> [Requirements]
Copy out all of the material exactly as presented.

BEGIN Material

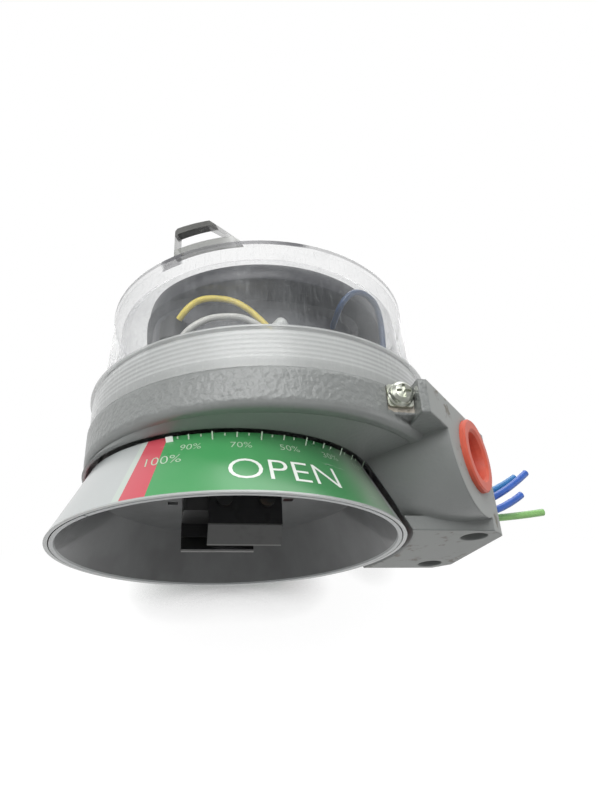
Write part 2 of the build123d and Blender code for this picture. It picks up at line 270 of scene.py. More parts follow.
def skirtPrint():
    look = printLook
    finish = Finish("skirtPrint", look["green"], 0.22, coat=0.6)
    x, y, z = finish.axes(finish.place)
    turn = y.math("ARCTAN2", x) * (180.0 / math.pi)
    fold = (turn + 540.0).math("MODULO", 180.0)  # the print repeats on the far side
    smudge = finish.noise(finish.place, 70.0, 4.0)
    # past this turn round the skirt the green is darker
    green = finish.mix(fold.above(*look["darkGreenTurn"]) * 0.75, look["green"], look["greenFar"])
    green = finish.mix(smudge * 0.2, green, look["worn"])
    # past this turn round the skirt the green goes pale
    green = finish.mix(fold.above(*look["paleTurn"]) * 0.9, green, look["worn"])
    ink = finish.mix(smudge, shaded(look["pale"], 0.93), shaded(look["pale"], 1.05))
    ink = finish.mix(fold.between(*look["stripTurn"]), ink, look["strip"])
    ink = finish.mix(fold.between(*look["redTurn"]), ink, look["red"])
    ink = finish.mix(fold.between(*look["greenTurn"]), ink, green)
    closedEnd, closedStart = look["closedTurn"]
    closed = fold.above(closedStart).math("MAXIMUM", fold.below(closedEnd))
    ink = finish.mix(closed, ink, look["red"])
    ink = finish.mix(z.below(look["edgeHeight"]), ink, look["edge"])
    streaks = finish.noise(finish.stretched(finish.place, (60.0, 60.0, 900.0)), 1.0, 3.0)
    ink = finish.mix(streaks.above(0.72, 0.03) * 0.25, ink, look["scuff"])
    finish.feed("Base Color", ink)
    finish.feed("Roughness", 0.2 + 0.25 * smudge)
    finish.feed("Normal", finish.bump(smudge, 0.15, 0.0002))
    return finish


linerLook = {"grey": (0.125, 0.130, 0.130), "stain": (0.06, 0.06, 0.06), "edge": (0.40, 0.42, 0.42)}


def linerPlastic():
    grey = linerLook["grey"]
    finish = Finish("linerPlastic", grey, 0.3, coat=0.5, coatRough=0.12)
    height = finish.axes(finish.place)[2]
    streaks = finish.noise(finish.stretched(finish.place, (120.0, 120.0, 8.0)), 1.0, 4.0)
    patches = finish.noise(finish.place, 55.0, 4.0)
    look = finish.mix(streaks, shaded(grey, 0.75), shaded(grey, 1.25))
    look = finish.mix(patches.above(0.58, 0.12) * 0.35, look, linerLook["stain"])
    look = finish.mix(height.below(printLook["edgeHeight"]), look, linerLook["edge"])
    finish.feed("Base Color", look)
    finish.feed("Roughness", 0.3 + 0.2 * patches)
    finish.feed("Normal", finish.bump(streaks, 0.12, 0.0002))
    return finish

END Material

> [Answer in full]
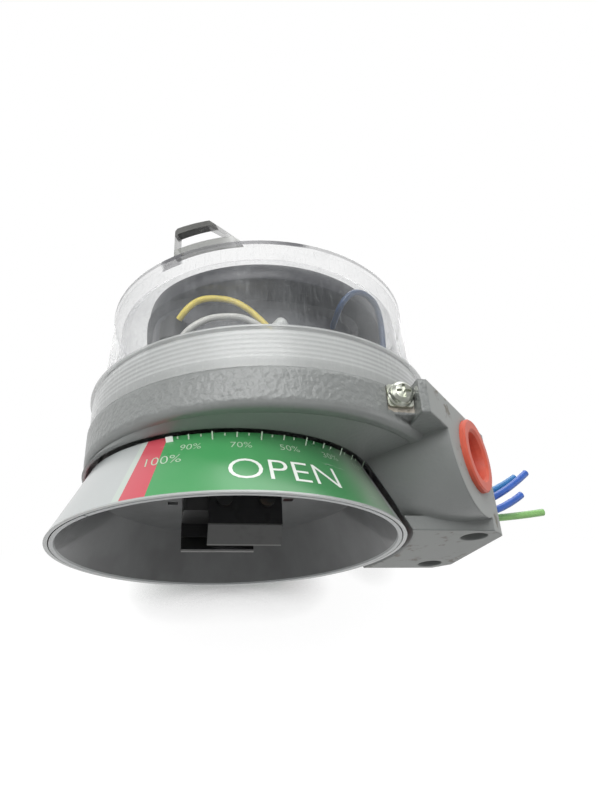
Write part 2 of the build123d and Blender code for this picture. It picks up at line 270 of scene.py. More parts follow.
def skirtPrint():
    look = printLook
    finish = Finish("skirtPrint", look["green"], 0.22, coat=0.6)
    x, y, z = finish.axes(finish.place)
    turn = y.math("ARCTAN2", x) * (180.0 / math.pi)
    fold = (turn + 540.0).math("MODULO", 180.0)  # the print repeats on the far side
    smudge = finish.noise(finish.place, 70.0, 4.0)
    # past this turn round the skirt the green is darker
    green = finish.mix(fold.above(*look["darkGreenTurn"]) * 0.75, look["green"], look["greenFar"])
    green = finish.mix(smudge * 0.2, green, look["worn"])
    # past this turn round the skirt the green goes pale
    green = finish.mix(fold.above(*look["paleTurn"]) * 0.9, green, look["worn"])
    ink = finish.mix(smudge, shaded(look["pale"], 0.93), shaded(look["pale"], 1.05))
    ink = finish.mix(fold.between(*look["stripTurn"]), ink, look["strip"])
    ink = finish.mix(fold.between(*look["redTurn"]), ink, look["red"])
    ink = finish.mix(fold.between(*look["greenTurn"]), ink, green)
    closedEnd, closedStart = look["closedTurn"]
    closed = fold.above(closedStart).math("MAXIMUM", fold.below(closedEnd))
    ink = finish.mix(closed, ink, look["red"])
    ink = finish.mix(z.below(look["edgeHeight"]), ink, look["edge"])
    streaks = finish.noise(finish.stretched(finish.place, (60.0, 60.0, 900.0)), 1.0, 3.0)
    ink = finish.mix(streaks.above(0.72, 0.03) * 0.25, ink, look["scuff"])
    finish.feed("Base Color", ink)
    finish.feed("Roughness", 0.2 + 0.25 * smudge)
    finish.feed("Normal", finish.bump(smudge, 0.15, 0.0002))
    return finish


linerLook = {"grey": (0.125, 0.130, 0.130), "stain": (0.06, 0.06, 0.06), "edge": (0.40, 0.42, 0.42)}


def linerPlastic():
    grey = linerLook["grey"]
    finish = Finish("linerPlastic", grey, 0.3, coat=0.5, coatRough=0.12)
    height = finish.axes(finish.place)[2]
    streaks = finish.noise(finish.stretched(finish.place, (120.0, 120.0, 8.0)), 1.0, 4.0)
    patches = finish.noise(finish.place, 55.0, 4.0)
    look = finish.mix(streaks, shaded(grey, 0.75), shaded(grey, 1.25))
    look = finish.mix(patches.above(0.58, 0.12) * 0.35, look, linerLook["stain"])
    look = finish.mix(height.below(printLook["edgeHeight"]), look, linerLook["edge"])
    finish.feed("Base Color", look)
    finish.feed("Roughness", 0.3 + 0.2 * patches)
    finish.feed("Normal", finish.bump(streaks, 0.12, 0.0002))
    return finish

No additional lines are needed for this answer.